I like my dreams, they are full of adventures, and I’m never sick in my dreams. I can run and walk with no problems. I can dance and jump and exist without pain anywhere or a body so tired I cannot function. I can hold anything I want; my hands are completely still. I never eat in my dreams, but I imagine it wouldn’t make me sick, maybe I would actually feel hunger more. People like me in my dreams too, I can make friends without fear and those friends actually like me, they listen to me when I get excited and don’t comment on my stimming. I do not harm myself and my mind is quiet, I am alive without the threat today is the last. Things are odd but stable, I do not have to worry about relationships or money or jobs. My family is not present so there is no pressure to play a part, I am free to be me and I am not afraid to share it. My confidence is real.

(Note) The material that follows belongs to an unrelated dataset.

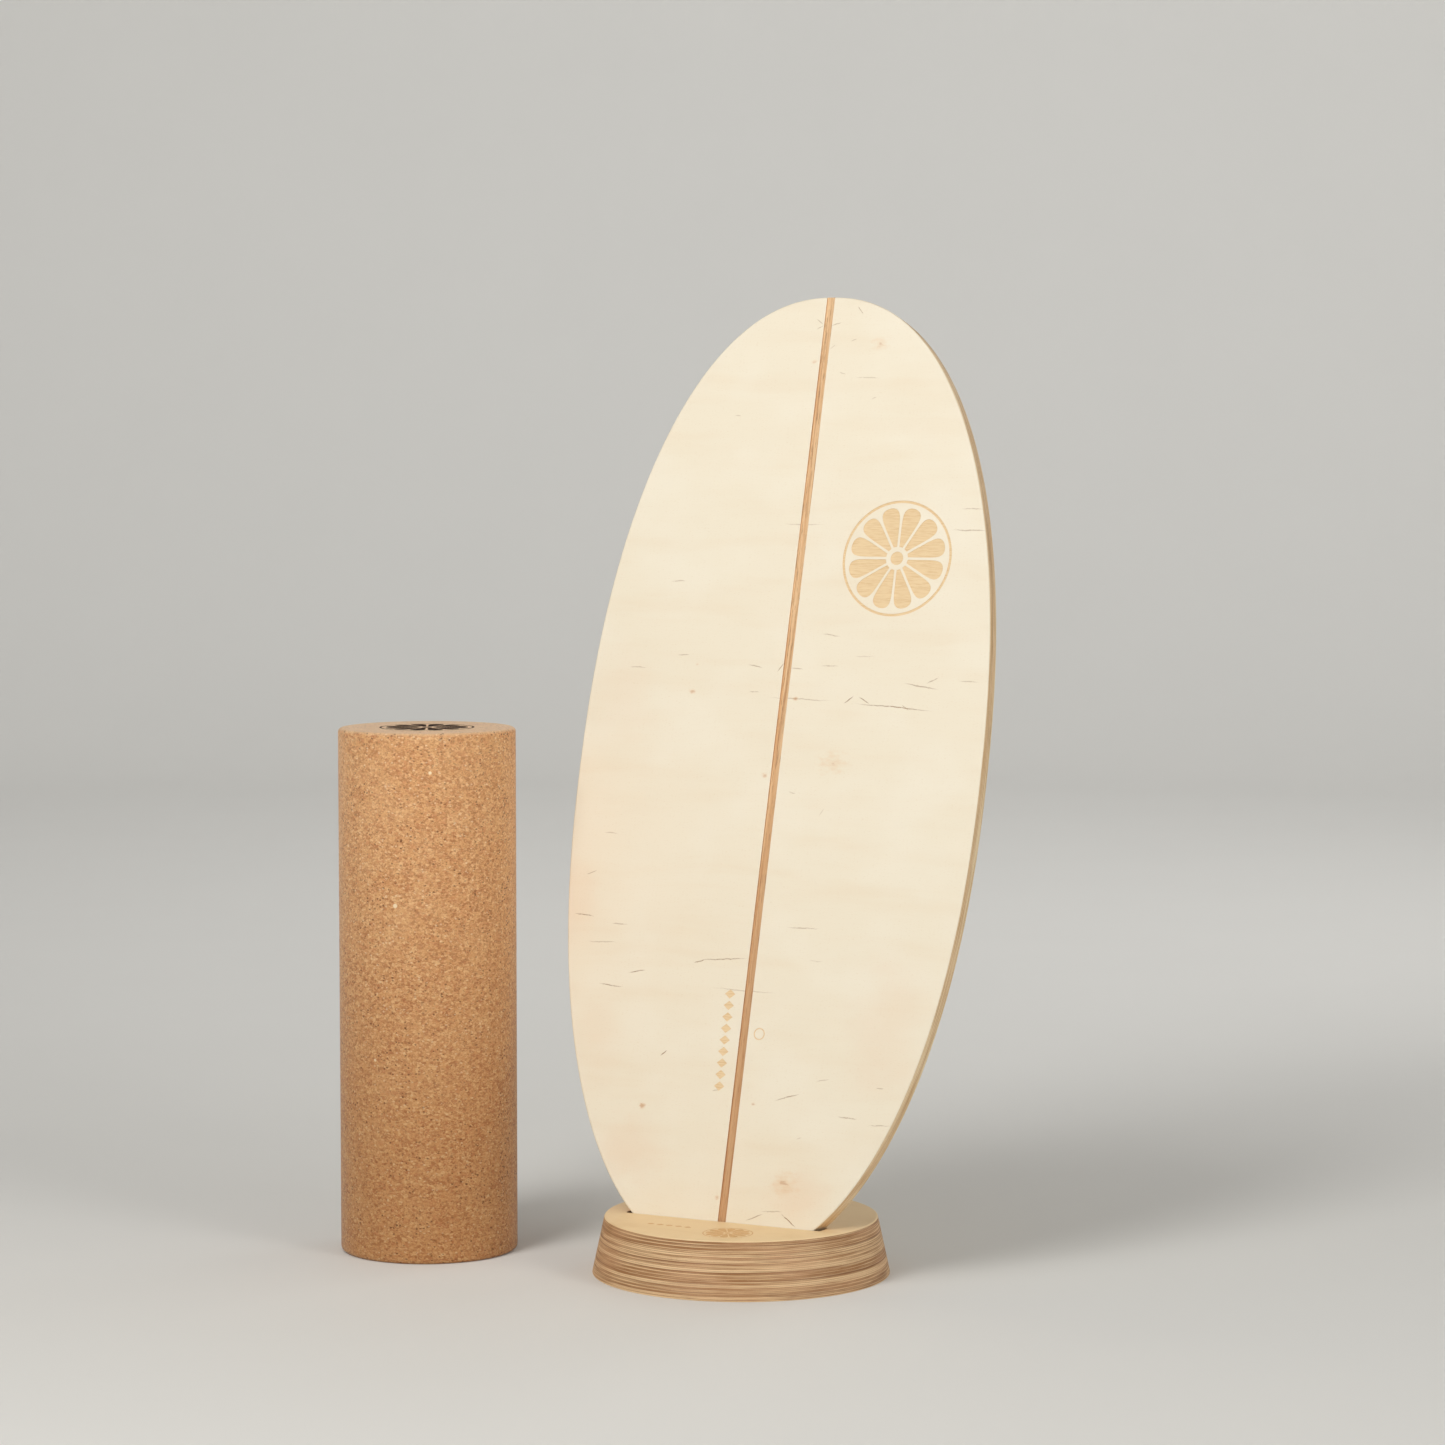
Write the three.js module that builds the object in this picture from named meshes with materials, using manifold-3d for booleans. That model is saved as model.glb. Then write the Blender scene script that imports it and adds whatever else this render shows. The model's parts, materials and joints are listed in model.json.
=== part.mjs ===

Being awake is not welcomed. Anyone can hurt me when I’m awake, even myself.
I do not like reality, there are very few adventures, and I’m always sick when awake. I can’t run without feeling like I’ll faint and walking hurts. Dancing and jumping are out of the question and I’m always in pain everywhere, my body is so tired that I can barely keep my eyes open. Objects slip from my hands; people say they shake too much. I have to eat when awake, but I’m never hungry, and eating poses the risk of two-hour nausea, where I’ll sit alone in the bathroom and hope I do not throw up. People do not like me when I’m awake, I do not know how to make friends without a game of imitation, they do not listen when I get excited and stimming causes people to stare. I pull my hair or hit the walls, and my mind is running too quickly for me to catch any thoughts besides the bad ones, and I walk on knowing there is a risk I will break for the final time today. Things are normal but unstable; I have to worry about the future and what it will bring, all or nothing clouding my mind. My family is everywhere so I put on the mask; every member sees a different one. I am trapped and afraid to speak my own thoughts. My confidence is a lie.